The State explains that this structure aims to align the cost of processing with the actual value of the service provided.
These changes will impact at least 30,000 government services available on the eCitizen platform. Users will feel the difference when applying for business registrations, passports, or birth and death certificates, many of which already carry base costs exceeding Sh500 even before the convenience fee.
Treasury Cabinet Secretary John Mbadi defended the new framework, asserting that these charges are essential to support the legal and operational costs of maintaining the digital system.
“There shall be a convenience fee charged for services offered by national or county government entities onboarded on the system,” Mbadi stated in the regulations, adding that, “The convenience fee shall not be charged for any services in the system that are offered free of charge.”

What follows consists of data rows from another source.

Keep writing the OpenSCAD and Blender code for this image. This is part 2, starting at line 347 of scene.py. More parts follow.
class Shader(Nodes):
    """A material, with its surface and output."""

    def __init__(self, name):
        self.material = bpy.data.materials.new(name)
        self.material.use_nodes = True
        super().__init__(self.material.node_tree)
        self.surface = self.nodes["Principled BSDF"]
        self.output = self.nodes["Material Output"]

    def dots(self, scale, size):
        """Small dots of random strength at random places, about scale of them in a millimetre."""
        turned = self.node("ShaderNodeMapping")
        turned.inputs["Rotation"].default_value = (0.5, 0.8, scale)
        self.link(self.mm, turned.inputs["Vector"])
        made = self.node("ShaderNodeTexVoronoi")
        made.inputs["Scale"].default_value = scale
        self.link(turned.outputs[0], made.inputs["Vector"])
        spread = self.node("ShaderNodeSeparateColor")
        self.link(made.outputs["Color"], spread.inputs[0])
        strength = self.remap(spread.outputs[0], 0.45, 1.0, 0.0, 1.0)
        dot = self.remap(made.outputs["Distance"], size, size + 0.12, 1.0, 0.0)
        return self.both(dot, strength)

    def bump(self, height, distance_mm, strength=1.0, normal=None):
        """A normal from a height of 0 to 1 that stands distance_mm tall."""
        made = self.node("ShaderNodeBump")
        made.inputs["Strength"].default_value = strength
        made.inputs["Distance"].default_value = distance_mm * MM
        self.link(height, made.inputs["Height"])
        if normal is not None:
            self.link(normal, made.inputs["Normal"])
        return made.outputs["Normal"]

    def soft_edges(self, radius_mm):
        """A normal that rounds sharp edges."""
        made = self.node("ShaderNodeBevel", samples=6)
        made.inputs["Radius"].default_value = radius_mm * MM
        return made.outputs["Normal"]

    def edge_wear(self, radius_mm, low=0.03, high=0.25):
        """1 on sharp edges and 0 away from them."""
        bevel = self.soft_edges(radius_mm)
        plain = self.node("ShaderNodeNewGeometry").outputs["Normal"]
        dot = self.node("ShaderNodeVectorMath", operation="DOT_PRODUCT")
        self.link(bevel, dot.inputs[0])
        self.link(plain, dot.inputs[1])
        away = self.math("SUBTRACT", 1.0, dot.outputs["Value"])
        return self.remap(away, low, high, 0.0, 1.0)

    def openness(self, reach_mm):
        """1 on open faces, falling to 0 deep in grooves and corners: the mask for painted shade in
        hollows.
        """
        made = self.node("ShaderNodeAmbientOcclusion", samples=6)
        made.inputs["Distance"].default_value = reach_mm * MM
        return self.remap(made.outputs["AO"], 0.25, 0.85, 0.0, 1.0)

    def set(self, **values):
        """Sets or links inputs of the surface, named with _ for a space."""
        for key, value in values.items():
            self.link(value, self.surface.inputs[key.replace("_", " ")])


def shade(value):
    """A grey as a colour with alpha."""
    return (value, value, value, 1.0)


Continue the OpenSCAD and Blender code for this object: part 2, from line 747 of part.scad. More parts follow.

This proposal emerges as the government tries to formally anchor the controversial fee in law. Previous court rulings had struck down the flat Sh50 charge, declaring it illegal, discriminatory, and introduced without proper public participation. The High Court further ruled that the fee essentially forced citizens to pay twice for public services they already support through taxes.
Although the state appealed that decision, they lost the case in November last year. This legal setback has triggered these fresh efforts to legalize the charges through new regulations that are currently undergoing public participation.
Government officials argue that removing or limiting the fee would threaten the digital system’s survival and disrupt access to thousands of essential services. They maintain that the revenue from these charges directly supports system maintenance and covers the contractual costs of running the platform.